Tuesday, 16 October 2018

Nanananana

B.A.T.M.A.N.

I think I'm going to have a go at implementing a mesh network scheme/algorithm inspired by the ones used in batman-adv IV for my project. I can't actually implement batman-adv it's too much work and inappropriate for the ESP platform. The bare bones of the mesh algorithm on the other hand looks like a good candidate and unlike a lot of things floating around online this is an active open source project that's been through multiple iterations of working on the difficulties of mesh networking.

I need to think through how ESP-Now not having a broadcast mechanism will affect it. ESP-Now can send a packet to all a node's peers, but that's not the same thing, those peers need to be found and actively added in the first place.

I've done a trivial test of ESP-Now that involves running SoftAP and periodically scanning for the beacon frames, then switching the SoftAP off once you've joined the mesh. However this would very swiftly end up with multiple isolated meshes that can't find each other.

Current thinking is to have some nodes, at least one per mesh, run as SoftAP, to maintain options for peer discovery, spinning up more periodically if none are directly visible from a section of the mesh.

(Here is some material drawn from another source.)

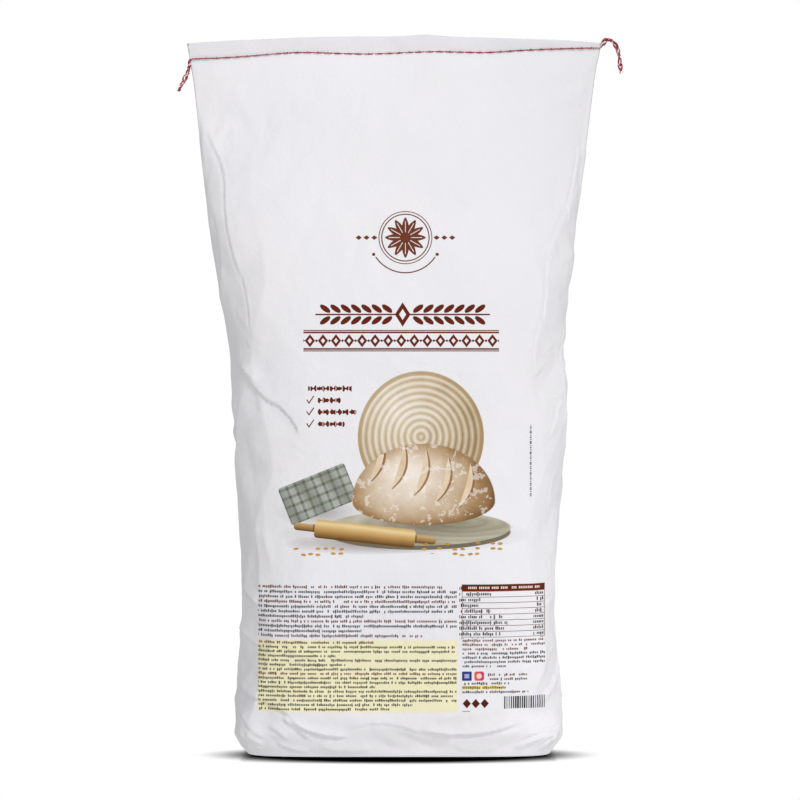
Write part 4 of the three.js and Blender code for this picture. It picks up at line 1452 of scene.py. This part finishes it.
stroke_place = x * (1 / STROKE_PITCH)
from_gap = wave(stroke_place, 1.0)
draw_gap, draw_width, draw_up, draw_down = chance(stroke_place.math("FLOOR"), line, 3.0)
upper = draw_up.math("GREATER_THAN", 0.72) * 0.16 + 0.21
lower = draw_down.math("GREATER_THAN", 0.84) * 0.14 + 0.21
tall = (upper + in_line).math("MINIMUM", lower - in_line)
wide = from_gap - 0.09 - draw_width * 0.13
strokes = soft(wide, STROKE_PITCH / EDGE) * soft(tall, NOTES_PITCH / EDGE) * (draw_gap > 0.16)
draw_end = chance(line, 5.0, 7.0)[0]
full_end = (draw_end * 1.9 + 0.30).math("MINIMUM", 1.0)
left_lines_end = full_end.math("MULTIPLY_ADD", NOTES_RIGHT - NOTES_LEFT, NOTES_LEFT)
right_lines_end = choose(
    in_table,
    full_end.math("MULTIPLY_ADD", COLUMN_RIGHT - COLUMN_LEFT, COLUMN_LEFT),
    draw_end.math("MULTIPLY_ADD", 24.0, COLUMN_LEFT + 9.0),
)
ends = soft(choose(in_column, left_lines_end, right_lines_end) - x)
amounts = soft(draw_end.math("MULTIPLY_ADD", 3.5, -99.5) + x) * in_table * in_column
words = strokes * (ends + amounts).clamp()


def some_lines(*spans):
    """1 on the lines in these spans, each a first and a last number."""
    total = 0.0
    for first, last in spans:
        total = line.math("COMPARE", (first + last) / 2, (last - first) / 2 + 0.4) + total
    return total


print("with words:", len(paper.node_tree.nodes), "nodes")

# %% The blocks of words
GREY_TEXT, BROWN_TEXT = srgb(34, 18, 22), srgb(96, 24, 8)
PANEL_TEXT, PANEL = srgb(32, 24, 2), srgb(238, 232, 196)
headings = some_lines((0, 0), (3, 3), (7, 7), (10, 10), (20, 20), (27, 27), (40, 42), (48, 49))
notes = box(NOTES_LEFT, COLUMN_RIGHT - 0.6, PANEL_TOP + 0.9, NOTES_TOP)
column = box(COLUMN_LEFT, COLUMN_RIGHT + 0.2, 64.4, PANEL_TOP + 1.4)
beside_squares = box(63.4, 92.0, 55.6, 62.0)
under_squares = box(COLUMN_LEFT, 93.0, 46.2, 55.6)
ink(box(NOTES_LEFT - 0.5, NOTES_RIGHT + 0.6, PANEL_LOW, PANEL_TOP), PANEL)
ink(box(45.0, 74.4, 49.3, 52.4), srgb(240, 220, 150))
print_colour = mix(headings, mix(in_panel * (1.0 - in_column), GREY_TEXT, PANEL_TEXT), BROWN_TEXT)
panel_words = box(NOTES_LEFT, NOTES_RIGHT, PANEL_LOW + 0.4, PANEL_TOP - 0.1)
blocks = (notes + column + beside_squares + under_squares + panel_words).clamp()
ink(words * blocks, print_colour)

# %% The table, its head, and the line up the side
ink(box(COLUMN_LEFT - 0.2, COLUMN_RIGHT + 0.2, TABLE_TOP - TABLE_HEAD, TABLE_TOP), srgb(96, 32, 8))
head_strokes = soft(wide, STROKE_PITCH / EDGE) * (draw_gap > 0.2)
head_band = box(COLUMN_LEFT + 3.4, COLUMN_RIGHT - 3.4, TABLE_TOP - 3.2, TABLE_TOP - 1.6)
ink(head_strokes * head_band, srgb(232, 216, 208))
table = box(COLUMN_LEFT - 0.2, COLUMN_RIGHT + 0.2, TABLE_LOW - 0.2, TABLE_TOP - TABLE_HEAD)
row_rule = soft(0.21 - wave(z - TABLE_LOW, row_height))
side_rule = soft(0.21 - (COLUMN_RIGHT - COLUMN_LEFT) / 2 + abs(x - (COLUMN_LEFT + COLUMN_RIGHT) / 2))
ink(table * (row_rule + side_rule).clamp(), srgb(112, 72, 58))
dashes = soft(0.34 - wave(z, 1.5)) + soft(0.46 - wave(z, 3.7))
ink(box(94.2, 95.5, 187.0, 238.4) * dashes.clamp(), srgb(104, 100, 104))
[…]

Likewise ESP-Now adds another layer of complication/admin as the peer table is limited to 20. This peer list will have to be pruned/updated, not something that happens in batman-adv, which only considers if a node is one-hop reachable. So there will be three potential states for a node, one-hop reachable peers, one-hop reachable non-peers and multi-hop reachable.

Thing is I know I could fix this easily if I just started sending my own crafted vendor action frames, especially broadcasts, but this way lies an even deeper rabbithole of reinventing the wheel than the one I'm already in. Using the standard SoftAP and Wi-Fi scanning libraries are an expedient way to avoid this I hope.